Crutchlow: "We did a very good job today"

First podium since his Argentina win and a third consecutive top five finish… the Brit is on a roll

Cal Crutchlow (LCR Honda Castrol) earned a first podium finish since his Argentina GP win after taking P3 at the GP Octo di San Marino e della Riviera di Rimini, benefitting from a late Jorge Lorenzo (Ducati Team) crash to give LCR Honda a fantastic home GP rostrum at Misano.

“Yeah the team did a fantastic job obviously, it’s their home race this weekend, I was disappointed to not race my home race two weeks ago so we had to put everything into the team’s home race,” began Crutchlow. “We tried our best and sure we got lucky with Lorenzo’s crash at the end but as I said I don’t really care, we did a good job, I’m proud of my team and we go to Aragon in good shape.”

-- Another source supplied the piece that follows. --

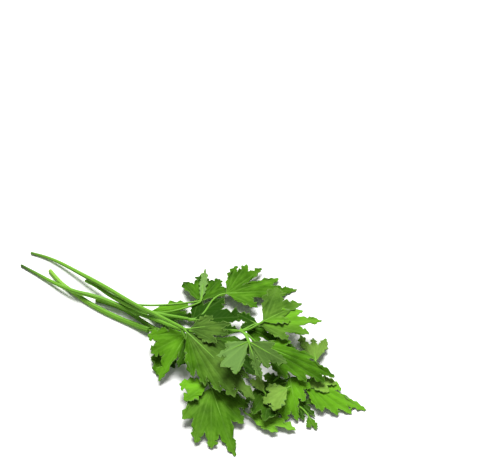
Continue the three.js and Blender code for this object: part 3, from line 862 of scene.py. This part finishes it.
def bend_rod(mesh, path, radius_at, ribs, rib_height, looks, rng):
    """Lays a rod along a path in millimetres, with a radius for each share of its length."""
    spots = coordinates(mesh)
    rho, turn, share = np.hypot(spots[:, 0], spots[:, 1]), np.arctan2(spots[:, 1], spots[:, 0]), spots[:, 2]
    travelled = np.r_[0, np.cumsum(np.linalg.norm(np.diff(path, axis=0), axis=1))]
    total = travelled[-1]
    travelled /= total
    tangents = np.gradient(path, travelled, axis=0)
    centre = np.stack([np.interp(share, travelled, path[:, k]) for k in range(3)], axis=1)
    ahead = np.stack([np.interp(share, travelled, tangents[:, k]) for k in range(3)], axis=1)
    ahead /= np.linalg.norm(ahead, axis=1)[:, None]
    level = np.stack([-ahead[:, 1], ahead[:, 0], np.zeros(len(ahead))], axis=1)
    level /= np.linalg.norm(level, axis=1)[:, None]
    above = np.cross(ahead, level)
    twist = turn + rng.random() * 6 + TWIST * share
    rib = 0.5 + 0.5 * np.cos(ribs * twist)
    radius = radius_at(share) * rho * (1 + rib_height * (rib - 0.5) * 2)
    points = centre + (radius * np.cos(turn))[:, None] * level + (radius * np.sin(turn))[:, None] * above
    points[:, 2] = np.maximum(points[:, 2], LOWEST)
    set_coordinates(mesh, points)
    set_uv(mesh, np.stack([turn / (2 * math.pi), share * total], axis=1))
    set_attribute(mesh, "rib", rib)
    for look in ("pale", "dry"):
        set_attribute(mesh, look, looks[look](share))


def shaped(name, parts):
    """Joins parts into one finished piece."""
    only(parts[0])
    for part in parts:
        part.select_set(True)
    if len(parts) > 1:
        bpy.ops.object.join()
    piece = bpy.context.object
    piece.name = piece.data.name = name
    return piece


def stand_for(piece, number):
    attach(piece, "root")
    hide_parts(f"leafy_stem_{number}")


class PARSLEY_OT_stalks(bpy.types.Operator):
    """Builds the cut stalks with the branches that carry the blades"""
    bl_idname = "parsley.stalks"
    bl_label = "Stalks"

    def execute(self, context):
        sizes = context.scene.parsley_stalks
        skin, cut = stalk_paint("stalk_skin", sizes), cut_paint("cut_pith", sizes)
        stalk = rod_template("stalk_rod", STALK_SIDES, STALK_RINGS, True, (skin, cut))
        branch = rod_template("branch_rod", BRANCH_SIDES, BRANCH_RINGS, False, (skin,))
        rng = random.Random(STALK_SEED)
        branch_looks = {"pale": lambda share: 0.1 + 0.35 * share, "dry": lambda share: 0 * share}
        for number, stem in STEMS.items():
            path = smooth_route(stem["route"], ROUTE_POINTS)
            rods = [copy_of(stalk, f"rod_{number}")]

            def stalk_radius(share):
                return np.interp(share, (0, THICKEST, 1), stem["radii"])

            looks = {
                "pale": lambda share: stem["pale"] * np.clip(1 - share / PALE_SHARE, 0, 1),
                "dry": lambda share: stem["dry"] * np.clip(1 - share / DRY_SHARE, 0, 1),
            }
            bend_rod(rods[0].data, path, stalk_radius, sizes.ribs, sizes.rib_height, looks, rng)
            for shape in stem["leaves"]:
                rods.append(copy_of(branch, "rod"))
                run, reach = self.branch_path(path, shape)

                def branch_radius(share):
                    outside = BRANCH_ROOT + (BRANCH_TIP - BRANCH_ROOT) * np.clip(share / reach, 0, 1)
                    under = np.clip((share - reach) / (1 - reach), 0, 1)
                    return outside * (1 - under) + BRANCH_END * under

                bend_rod(rods[-1].data, run, branch_radius, BRANCH_RIBS, BRANCH_RIB_HEIGHT, branch_looks, rng)
            piece = shaped(f"stalk_{number}", rods)
            only(piece)
            bpy.ops.object.shade_smooth_by_angle(angle=SHARP_EDGE)
            stand_for(piece, number)
        for template in (stalk, branch):
            bpy.data.objects.remove(template)
        return {"FINISHED"}

    def branch_path(self, stalk_path, shape):
        """From inside the stalk to the blade's base and on under its middle vein, and the base's share."""
        share = shape["start"] * (len(stalk_path) - 1)
        k = int(min(share, len(stalk_path) - 2))
        start = stalk_path[k] + (stalk_path[k + 1] - stalk_path[k]) * (share - k)
        tangent = stalk_path[k + 1] - stalk_path[k]
        tangent /= np.linalg.norm(tangent)
        heading, pitch = shape["arrive"]
        ahead, _, _ = leaf_frame({"heading": heading, "pitch": pitch, "roll": 0})
        out = leaf_frame(shape)[2]
        base = lay(shape, np.array([0.0, 0.0]))
        gap = np.linalg.norm(base - start)
        leave = start + tangent * gap * shape["swing"][0]
        arrive = base - ahead * gap * shape["swing"][1]
        t = np.linspace(0, 1, SWING_POINTS)[:, None]
        rest = 1 - t
        swing = start * rest ** 3 + 3 * leave * t * rest ** 2 + 3 * arrive * t ** 2 * rest + base * t ** 3
        middle = min(shape["lobes"], key=lambda lobe: abs(lobe[0]))
        reach = np.linspace(0, UNDER_REACH * middle[1], UNDER_POINTS)[1:]
        turn = math.radians(middle[0])
        vein = lay(shape, np.stack([reach * math.cos(turn), reach * math.sin(turn)], axis=1))
        whole = np.r_[swing, vein - UNDER_DEPTH * out]
        steps = np.linalg.norm(np.diff(whole, axis=0), axis=1)
        return whole, steps[:SWING_POINTS - 1].sum() / steps.sum()


class PARSLEY_OT_blades(bpy.types.Operator):
    """Builds the leaf blades of every stem"""
    bl_idname = "parsley.blades"
    bl_label = "Leaf blades"

    def execute(self, context):
        sizes = context.scene.parsley_blades
        faces = [blade_paint("blade_upper", sizes, False), blade_paint("blade_under", sizes, True)]
        template = grid_template(faces)
        spots = coordinates(template.data)
        rows = np.rint(spots[:, 0] * (INNER_ROWS + OUTER_ROWS)).astype(int)
        columns = np.rint(spots[:, 1] * (len(ACROSS) - 1)).astype(int)
        rng = random.Random(BLADE_SEED)
        for number, stem in STEMS.items():
            halves = []
            for shape in stem["leaves"]:
                for lobe in range(len(shape["lobes"])):
                    for side in (1, -1):
                        half = copy_of(template, f"half_{number}")
                        flat, grid, rim, relief = half_lobe(shape, lobe, side, sizes, rng)
                        points = lay(shape, flat, relief)
                        mesh = half.data
                        set_coordinates(mesh, points[rows, columns])
                        set_uv(mesh, grid[rows, columns])
                        set_attribute(mesh, "rim", rim[rows, columns])
                        for look in ("tone", "grey"):
                            set_attribute(mesh, look, spread(shape, flat[rows, columns], look))
                        if side < 0:
                            mesh.flip_normals()
                        halves.append(half)
            piece = shaped(f"blades_{number}", halves)
            bpy.ops.object.mode_set(mode="EDIT")
            bpy.ops.mesh.select_all(action="SELECT")
            bpy.ops.mesh.remove_doubles(threshold=MERGE_DISTANCE)
            bpy.ops.object.mode_set(mode="OBJECT")
            apply_modifier(piece, "SOLIDIFY", thickness=sizes.thickness, offset=0, material_offset=1,
                           material_offset_rim=1)
            bpy.ops.object.shade_smooth()
            stand_for(piece, number)
        bpy.data.objects.remove(template)
        return {"FINISHED"}


class PARSLEY_OT_stage(bpy.types.Operator):
    """Sets the pale floor, the soft lights and the camera"""
    bl_idname = "parsley.stage"
    bl_label = "Stage"

    def execute(self, context):
        stage = context.scene.parsley_stage
        clear_selection()
        bpy.ops.mesh.primitive_plane_add(size=FLOOR_SIZE, location=(0, 0, FLOOR_HEIGHT))
        floor = context.object
        floor.name = "floor"
        paint = Paint("floor_paper")
        paper = paint.finish(Base_Color=stage.floor, Roughness=0.9, Specular_IOR_Level=0.1)
        floor.data.materials.append(paper)
        self.lamp("key", KEY_PLACE, KEY_SIZE, stage.key)
        self.lamp("fill", FILL_PLACE, FILL_SIZE, stage.fill)
        world = bpy.data.worlds.new("even_light")
        context.scene.world = world
        world.use_nodes = True
        back = world.node_tree.nodes["Background"]
        back.inputs["Color"].default_value = (1.0, 1.0, 1.0, 1.0)
        back.inputs["Strength"].default_value = stage.sky
        context.scene.view_settings.view_transform = "Standard"
        self.camera(context)
        return {"FINISHED"}

    def lamp(self, name, place, size, power):
        clear_selection()
        bpy.ops.object.light_add(type="AREA", location=place)
        lamp = bpy.context.object
        lamp.name = name
        lamp.data.shape = "DISK"
        lamp.data.size = size
        lamp.data.energy = power
        away = lamp.location.copy()
        lamp.rotation_euler = away.to_track_quat("Z", "Y").to_euler()

    def camera(self, context):
        target = [(CAMERA_TARGET[k] - (ORIGIN[k] if k < 2 else 0)) * MM for k in range(3)]
        level = math.cos(CAMERA_ELEVATION)
        across, forward = math.sin(CAMERA_AZIMUTH) * level, math.cos(CAMERA_AZIMUTH) * level
        back = (across, -forward, math.sin(CAMERA_ELEVATION))
        place = [target[k] + back[k] * CAMERA_DISTANCE for k in range(3)]
        tilt = math.pi / 2 - CAMERA_ELEVATION
        clear_selection()
        bpy.ops.object.camera_add(location=place, rotation=(tilt, 0, CAMERA_AZIMUTH))
        camera = context.object
        camera.name = "photo_camera"
        camera.data.sensor_fit = "HORIZONTAL"
        camera.data.sensor_width = SENSOR_WIDTH
        camera.data.lens = SENSOR_WIDTH * CAMERA_DISTANCE / (PICTURE_WIDTH * PIXEL_SIZE)
        camera.data.clip_end = 20
        context.scene.camera = camera


class PARSLEY_PT_panel(bpy.types.Panel):
    """Lists the pieces and their sizes and colours"""
    bl_idname = "PARSLEY_PT_panel"
    bl_label = "Parsley bunch"
    bl_space_type = "VIEW_3D"
    bl_region_type = "UI"
    bl_category = "Parsley"

    def draw(self, context):
        for operator in OPERATORS:
            self.layout.operator(operator.bl_idname)
        for name in SETTINGS:
            group = getattr(context.scene, name)
            box = self.layout.box()
            for entry in group.bl_rna.properties:
                if not entry.is_readonly and entry.identifier != "name":
                    box.prop(group, entry.identifier)


OPERATORS = (PARSLEY_OT_stalks, PARSLEY_OT_blades, PARSLEY_OT_stage)
SETTINGS = {"parsley_blades": ParsleyBlades, "parsley_stalks": ParsleyStalks, "parsley_stage": ParsleyStage}


def register():
    for name, group in SETTINGS.items():
        bpy.utils.register_class(group)
        setattr(bpy.types.Scene, name, bpy.props.PointerProperty(type=group))
    for made in (*OPERATORS, PARSLEY_PT_panel):
        bpy.utils.register_class(made)


def unregister():
    for made in (PARSLEY_PT_panel, *OPERATORS):
        bpy.utils.unregister_class(made)
    for name, group in SETTINGS.items():
        delattr(bpy.types.Scene, name)
        bpy.utils.unregister_class(group)


def main():
    register()
    bpy.ops.parsley.stalks()
    bpy.ops.parsley.blades()
    bpy.ops.parsley.stage()


if __name__ == "__main__":
    main()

After a Q2 crash, the 32-year-old had to settle for P6 on the grid and having started on the hard front tyre, Crutchlow didn’t feel comfortable pushing in the opening exchanges. But was this a tactic that cost him the chance to fight with Lorenzo and Repsol Honda Team’s Marc Marquez? “I lost one second in one lap, and that’s just the amount… I was two seconds at one point to Marc and Jorge I think, but that one second would have just made me be there. But hey this is the way it goes,” explained the Honda rider.

He continued: “I wasn’t willing to push at the start of the race as much as I could, I got passed by Rins and I never had the power to go past him in the straight because I was using a soft map, then I managed to pass him really easily, he gave up the place for some reason, he sort of let me through. When I was closing I think he realised I was faster and he could manage to the end on his own. Obviously we have to be very pleased for the team, we did a very good job today and we can go to Aragon in good shape and towards the end of the year also.”

The British rider is enjoying his best and most consistent MotoGP™ season to date, finishing outside the top six just once in the races he’s finished this season, and even that was P8 in Le Mans after a bruising qualifying highside left him hospitalised the night prior. This podium also propelled him above Danilo Petrucci (Alma Pramac Racing) and Johann Zarco (Monster Yamaha Tech 3) in the Independent Team’s Championship standings, but is it the best he’s even ridden in his career? Not quite says the man himself, but it isn’t far off:

“I feel I’m riding well, I feel I’m riding… maybe not the best of my career but I still feel I’m riding well and the team’s working well. The Honda is a good bike, we need to improve it sure, because we don’t have enough rear grip at the moment and I feel this is where we lose compared to the Ducati. It looks like we lose in the straight and the speed but I don’t think that’s the issue, I think the issue is the rear grip and we will try and improve that until the end of the year and especially for next year’s bike.”

And what about Aragon next up? It’s a track he’s scored a podium at before in 2014, but Alma Pramac Racing, Ducati Team, Movistar Yamaha MotoGP and Team Suzuki Ecstar are among the five teams to have tested there recently, so Crutchlow knows it will be a difficult weekend from the outset: “Yeah that’s going to make it difficult, we know it’s going to make it difficult because the others have been there testing, but we have to, as I said, hold our head high from this result and the last results and try to go with them.”